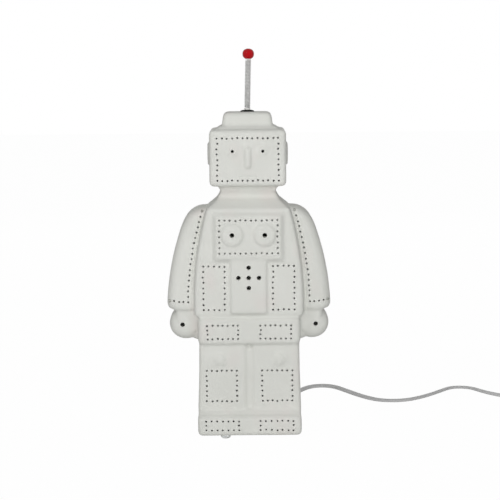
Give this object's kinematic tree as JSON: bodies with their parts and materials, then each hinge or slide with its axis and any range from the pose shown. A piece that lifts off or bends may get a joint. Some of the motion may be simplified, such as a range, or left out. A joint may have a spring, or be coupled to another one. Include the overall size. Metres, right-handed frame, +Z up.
{
  "type": "robot shaped table lamp",
  "caption": "Hollow porcelain table lamp shaped as a standing robot, pierced with light holes, with a sprung bead antenna, inner lampholder, inline switch and plug.",
  "frame": {"origin": "on the surface that the lamp stands on, at the middle of its width and depth, the cord and what is on it left aside", "axes": "+Z up, the robot's face looks along -Y, its own left hand is at +X"},
  "size_m": [0.5664, 0.2801, 0.3826],
  "materials": {
    "porcelain": "unglazed bisque, matte",
    "pad_silicone": "translucent, soft",
    "plate_steel": "zinc plated",
    "clip_steel": "spring steel",
    "fastener_steel": "zinc plated",
    "holder_plastic": "moulded, satin",
    "contact_brass": "plain",
    "cap_metal": "rolled thread, satin",
    "cap_insulator_glass": "black glass, glossy",
    "solder": "dull",
    "bulb_glass": "frosted",
    "stem_glass": "clear",
    "filament_tungsten": "dark wire",
    "grommet_rubber": "black, satin",
    "collar_plastic": "pale, satin",
    "spring_steel": "bright drawn wire",
    "tip_metal": "turned, satin",
    "bead_red": "deep gloss red",
    "gland_plastic": "flexible, satin",
    "conductor_pvc": "insulated core",
    "cord_pvc": "soft PVC, satin",
    "switch_plastic": "moulded, fine satin",
    "rocker_plastic": "moulded",
    "plug_plastic": "moulded, satin",
    "pin_nickel": "nickel plated"
  },
  "bodies": {
    "lamp_body": {"porcelain_shell": "porcelain", "foot_pads": "pad_silicone", "antenna_grommet": "grommet_rubber", "cord_gland": "gland_plastic", "gland_nut": "gland_plastic", "conductor_live": "conductor_pvc", "conductor_neutral": "conductor_pvc", "switch_base": "switch_plastic", "switch_cover": "switch_plastic", "switch_rocker_pin": "fastener_steel", "switch_contacts": "contact_brass", "switch_screws": "fastener_steel", "switch_relief_lamp_side": "cord_pvc", "switch_relief_plug_side": "cord_pvc", "cord_lamp_side": "cord_pvc", "cord_coil": "cord_pvc", "cord_plug_side": "cord_pvc", "cord_tail": "cord_pvc", "plug_body": "plug_plastic", "plug_pins": "pin_nickel", "plug_relief": "plug_plastic"},
    "antenna_foot": {"antenna_collar": "collar_plastic", "antenna_stud": "fastener_steel", "antenna_washer": "fastener_steel", "antenna_nut": "fastener_steel"},
    "antenna": {"antenna_spring": "spring_steel", "antenna_tip_plug": "tip_metal", "antenna_bead": "bead_red"},
    "lampholder": {"base_plate": "plate_steel", "plate_clips": "clip_steel", "holder_nipple": "fastener_steel", "nipple_lower_nut": "fastener_steel", "nipple_upper_nut": "fastener_steel", "holder_base": "holder_plastic", "holder_core": "holder_plastic", "holder_sleeve": "holder_plastic", "holder_screw_shell": "contact_brass", "holder_centre_contact": "contact_brass", "holder_terminal_screws": "contact_brass"},
    "bulb_tip": {"bulb_contact": "solder"},
    "bulb": {"bulb_cap_insulator": "cap_insulator_glass", "bulb_cap": "cap_metal", "bulb_glass": "bulb_glass", "bulb_stem": "stem_glass", "bulb_filament": "filament_tungsten"},
    "rocker": {"switch_rocker": "rocker_plastic"}
  },
  "joints": [
    {"name": "antenna_nod", "type": "hinge", "parent": "lamp_body", "child": "antenna_foot", "pos_m": [0, 0, 0.32225], "axis": [1, 0, 0], "range_deg": [-6, 6], "stiffness_Nm_per_rad": 0.05, "deforming": ["antenna_grommet"]},
    {"name": "antenna_sway", "type": "hinge", "parent": "antenna_foot", "child": "antenna", "pos_m": [0.00004, 0, 0.32385], "axis": [0, 1, 0], "range_deg": [-20, 20], "stiffness_Nm_per_rad": 0.05, "deforming": ["antenna_spring"]},
    {"name": "lampholder_drop", "type": "slide", "parent": "lamp_body", "child": "lampholder", "axis": [0, 0, -1], "range_m": [0, 0.1], "deforming": ["conductor_live", "conductor_neutral"]},
    {"name": "bulb_rise", "type": "slide", "parent": "lampholder", "child": "bulb_tip", "axis": [0, 0, 1], "range_m": [0, 0.01128]},
    {"name": "bulb_turn", "type": "hinge", "parent": "bulb_tip", "child": "bulb", "pos_m": [0, 0, 0.04], "axis": [0, 0, 1], "range_deg": [0, 1442]},
    {"name": "rocker_tilt", "type": "hinge", "parent": "lamp_body", "child": "rocker", "pos_m": [0.36154, 0.07, 0.01425], "axis": [-0.6428, -0.766, 0], "range_deg": [0, 12]}
  ],
  "couplings": [
    {"joint": "bulb_turn", "follows": "bulb_rise", "rad_per_m": 2228.1}
  ]
}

_STATED PROBLEM:_
Write the complete data out, exactly as above.

_TASK RESPONSE:_
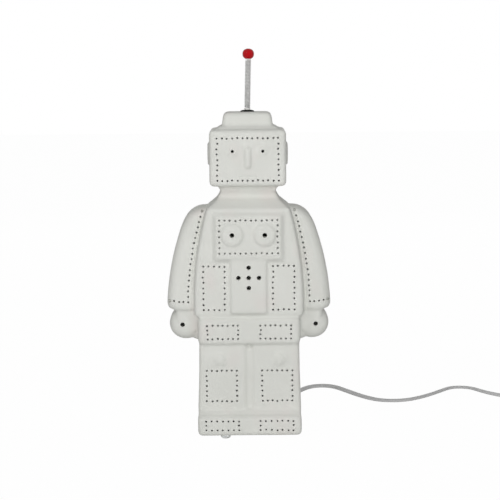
Give this object's kinematic tree as JSON: bodies with their parts and materials, then each hinge or slide with its axis and any range from the pose shown. A piece that lifts off or bends may get a joint. Some of the motion may be simplified, such as a range, or left out. A joint may have a spring, or be coupled to another one. Include the overall size. Metres, right-handed frame, +Z up.
{
  "type": "robot shaped table lamp",
  "caption": "Hollow porcelain table lamp shaped as a standing robot, pierced with light holes, with a sprung bead antenna, inner lampholder, inline switch and plug.",
  "frame": {"origin": "on the surface that the lamp stands on, at the middle of its width and depth, the cord and what is on it left aside", "axes": "+Z up, the robot's face looks along -Y, its own left hand is at +X"},
  "size_m": [0.5664, 0.2801, 0.3826],
  "materials": {
    "porcelain": "unglazed bisque, matte",
    "pad_silicone": "translucent, soft",
    "plate_steel": "zinc plated",
    "clip_steel": "spring steel",
    "fastener_steel": "zinc plated",
    "holder_plastic": "moulded, satin",
    "contact_brass": "plain",
    "cap_metal": "rolled thread, satin",
    "cap_insulator_glass": "black glass, glossy",
    "solder": "dull",
    "bulb_glass": "frosted",
    "stem_glass": "clear",
    "filament_tungsten": "dark wire",
    "grommet_rubber": "black, satin",
    "collar_plastic": "pale, satin",
    "spring_steel": "bright drawn wire",
    "tip_metal": "turned, satin",
    "bead_red": "deep gloss red",
    "gland_plastic": "flexible, satin",
    "conductor_pvc": "insulated core",
    "cord_pvc": "soft PVC, satin",
    "switch_plastic": "moulded, fine satin",
    "rocker_plastic": "moulded",
    "plug_plastic": "moulded, satin",
    "pin_nickel": "nickel plated"
  },
  "bodies": {
    "lamp_body": {"porcelain_shell": "porcelain", "foot_pads": "pad_silicone", "antenna_grommet": "grommet_rubber", "cord_gland": "gland_plastic", "gland_nut": "gland_plastic", "conductor_live": "conductor_pvc", "conductor_neutral": "conductor_pvc", "switch_base": "switch_plastic", "switch_cover": "switch_plastic", "switch_rocker_pin": "fastener_steel", "switch_contacts": "contact_brass", "switch_screws": "fastener_steel", "switch_relief_lamp_side": "cord_pvc", "switch_relief_plug_side": "cord_pvc", "cord_lamp_side": "cord_pvc", "cord_coil": "cord_pvc", "cord_plug_side": "cord_pvc", "cord_tail": "cord_pvc", "plug_body": "plug_plastic", "plug_pins": "pin_nickel", "plug_relief": "plug_plastic"},
    "antenna_foot": {"antenna_collar": "collar_plastic", "antenna_stud": "fastener_steel", "antenna_washer": "fastener_steel", "antenna_nut": "fastener_steel"},
    "antenna": {"antenna_spring": "spring_steel", "antenna_tip_plug": "tip_metal", "antenna_bead": "bead_red"},
    "lampholder": {"base_plate": "plate_steel", "plate_clips": "clip_steel", "holder_nipple": "fastener_steel", "nipple_lower_nut": "fastener_steel", "nipple_upper_nut": "fastener_steel", "holder_base": "holder_plastic", "holder_core": "holder_plastic", "holder_sleeve": "holder_plastic", "holder_screw_shell": "contact_brass", "holder_centre_contact": "contact_brass", "holder_terminal_screws": "contact_brass"},
    "bulb_tip": {"bulb_contact": "solder"},
    "bulb": {"bulb_cap_insulator": "cap_insulator_glass", "bulb_cap": "cap_metal", "bulb_glass": "bulb_glass", "bulb_stem": "stem_glass", "bulb_filament": "filament_tungsten"},
    "rocker": {"switch_rocker": "rocker_plastic"}
  },
  "joints": [
    {"name": "antenna_nod", "type": "hinge", "parent": "lamp_body", "child": "antenna_foot", "pos_m": [0, 0, 0.32225], "axis": [1, 0, 0], "range_deg": [-6, 6], "stiffness_Nm_per_rad": 0.05, "deforming": ["antenna_grommet"]},
    {"name": "antenna_sway", "type": "hinge", "parent": "antenna_foot", "child": "antenna", "pos_m": [0.00004, 0, 0.32385], "axis": [0, 1, 0], "range_deg": [-20, 20], "stiffness_Nm_per_rad": 0.05, "deforming": ["antenna_spring"]},
    {"name": "lampholder_drop", "type": "slide", "parent": "lamp_body", "child": "lampholder", "axis": [0, 0, -1], "range_m": [0, 0.1], "deforming": ["conductor_live", "conductor_neutral"]},
    {"name": "bulb_rise", "type": "slide", "parent": "lampholder", "child": "bulb_tip", "axis": [0, 0, 1], "range_m": [0, 0.01128]},
    {"name": "bulb_turn", "type": "hinge", "parent": "bulb_tip", "child": "bulb", "pos_m": [0, 0, 0.04], "axis": [0, 0, 1], "range_deg": [0, 1442]},
    {"name": "rocker_tilt", "type": "hinge", "parent": "lamp_body", "child": "rocker", "pos_m": [0.36154, 0.07, 0.01425], "axis": [-0.6428, -0.766, 0], "range_deg": [0, 12]}
  ],
  "couplings": [
    {"joint": "bulb_turn", "follows": "bulb_rise", "rad_per_m": 2228.1}
  ]
}